Mr. Webb, a 60-year-old former Republican and Vietnam vet who was President Reagan’s secretary of the Navy, was already defending himself for a 1979 magazine article called “Women Can’t Fight,” in which he called a Naval Academy dorm a “horny woman’s dream.”

He bridled at the latest attack, snapping, “You ought to read what George Allen’s sister wrote about him if you want to read about attitudes toward females.” Mr. Allen’s younger sister, Jennifer, wrote a memoir in which she described her brother pulling a Michael Jackson and dangling her over a railing at Niagara Falls, and slamming a pool cue against her boyfriend’s head. (She later said the pool-cue story was a joke, calling the book a novelization of the past.)

So the Old Dominion race now comes down to one guy denying he’s a racist and the other denying he’s a sexist, and the supposed sexist attacking the supposed racist as a sexist. Webb’s campaign sent out a press release yesterday noting that Mr. Allen nearly joined a males-only country club in the ’90s, when he was Virginia’s governor, and opposed co-education at the Virginia Military Institute.

Women make up half of all Virginia voters, so it’s a good bet they will determine who wins the race between two candidates who “exude machismo,” as The Washington Post put it: “James Webb, the marine firing his M50 antitank rifles in the jungles of Vietnam, and George Allen, the tobacco-chewing cowboy who as governor once stirred G.O.P. delegates with this line about Democrats: ‘Let’s enjoy knocking their soft teeth down their whining throats.’ ”

The Republicans’ usual trick — having Dick Cheney terrify women into thinking that terrorists will kill their children if they vote for girly Democrats — isn’t flying this year, so now the G.O.P. is resorting to more personal, and goofy, attacks.

Senator Allen may be able to hurt Mr.

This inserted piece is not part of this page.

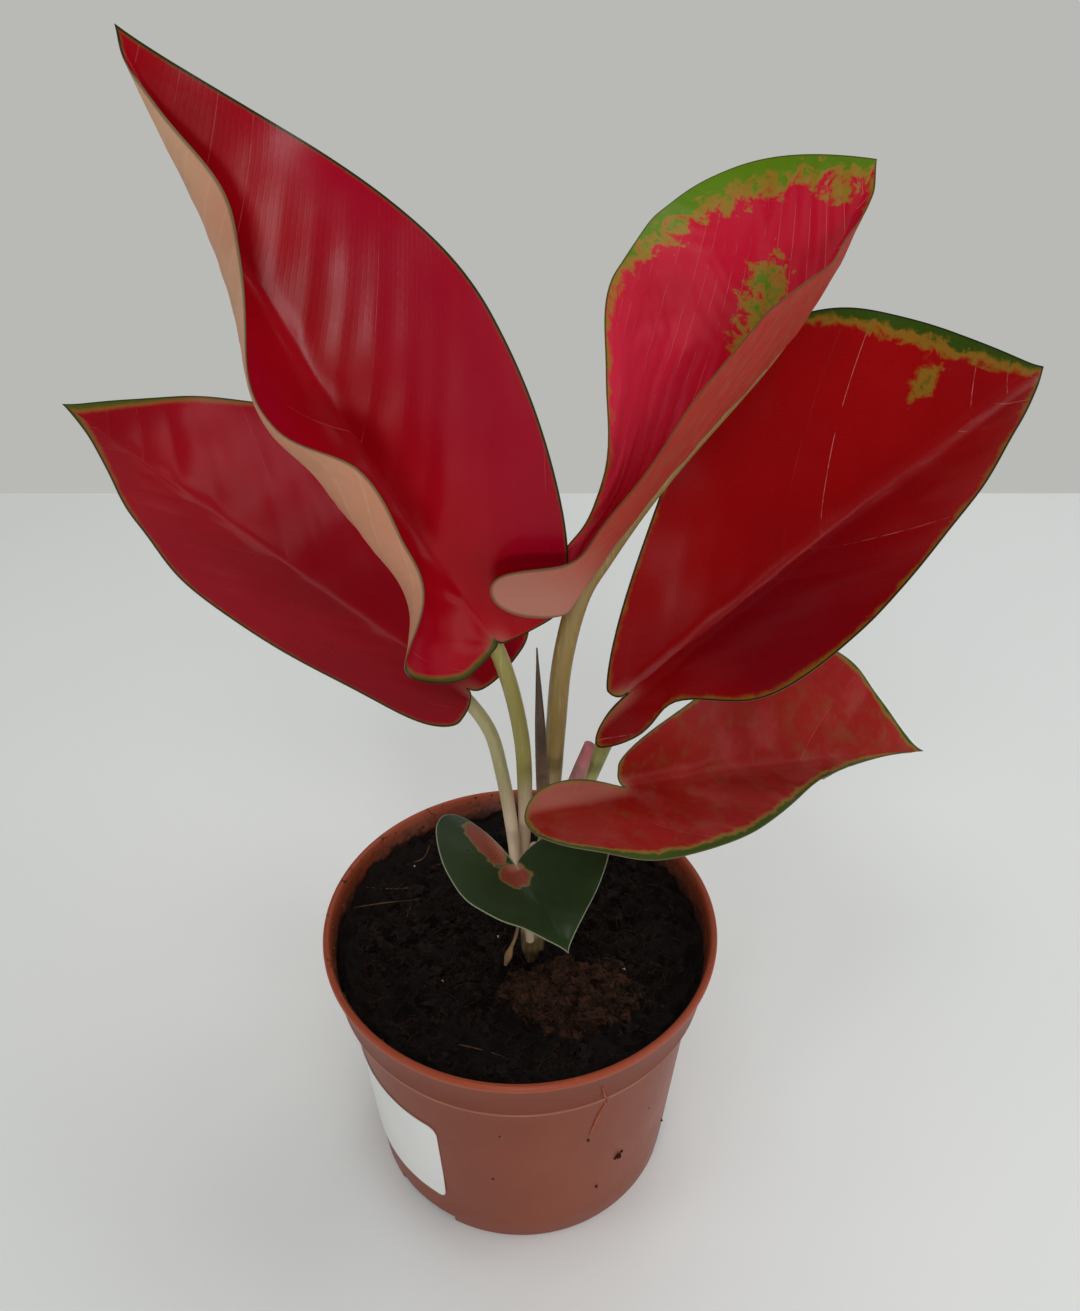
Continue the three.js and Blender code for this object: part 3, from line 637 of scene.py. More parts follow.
def makeBlade(name, material):
    look = leafLook[name]
    points, facts, polygons = bladeNet(name, leafShape[name], look)
    margin, height = facts[:, :1], facts[:, -1:]
    points = points + pointNormals(points, polygons) * height
    normals = pointNormals(points, polygons)
    thin, full = bladeBuild["edgeThick"], bladeBuild["thick"]
    thick = thin + (full - thin) * np.clip(margin / bladeBuild["edge"], 0, 1)
    solid = np.vstack([points + normals * thick / 2, points - normals * thick / 2]) * mm
    names = ("margin", "rib", "vein", "along", "green", "ragged", "rightHalf")
    attributes = {key: np.tile(facts[:, k], 2) for k, key in enumerate(names)}
    attributes["upperFace"] = np.repeat([1.0, 0.0], len(points))
    piece = meshPiece(f"leaf_{name}_blade_skin", solid, sheetFaces(polygons, len(points)), attributes)
    dress(piece, material, 55)
    settle(piece, f"blade_{name}", f"leaf_{name}_blade")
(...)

Webb, especially if he prints up all the steamy quotes on fliers and puts them on the windshields of Virginia churchgoers on Sunday.

Gary Hart, who used to write novels with another former senator, William Cohen, once told me that politicians are suspicious of other pols who read novels, much less write them. “They thought I was strange,” he said, “because I was caught reading Tolstoy and Kierkegaard.”

The Democratic Senatorial Campaign Committee fought back yesterday by putting out excerpts from G.O.P. pulp fiction. “Brothels, sex kittens, pedophilia?” they began their sampling of Republican scribblers, including Lynne Cheney, Newt Gingrich and Scooter Libby.

The Democrats also turned up a romance novel by Susan Combs, a Republican candidate for Texas comptroller. Ms. Combs wrote “A Perfect Match” about “a freckle-faced brunette,” a cryptologist from the National Security Agency who falls for her “gray-eyed bodyguard” with his “powerful, strong arms” and his erotic pistol-cleaning technique. She desired him to “fill the aching void at her center” where a “deep heaviness throbbed in her belly.”

It’s what the Democrats’ candidate, Jim Webb, would diplomatically call “a horny woman’s dream.”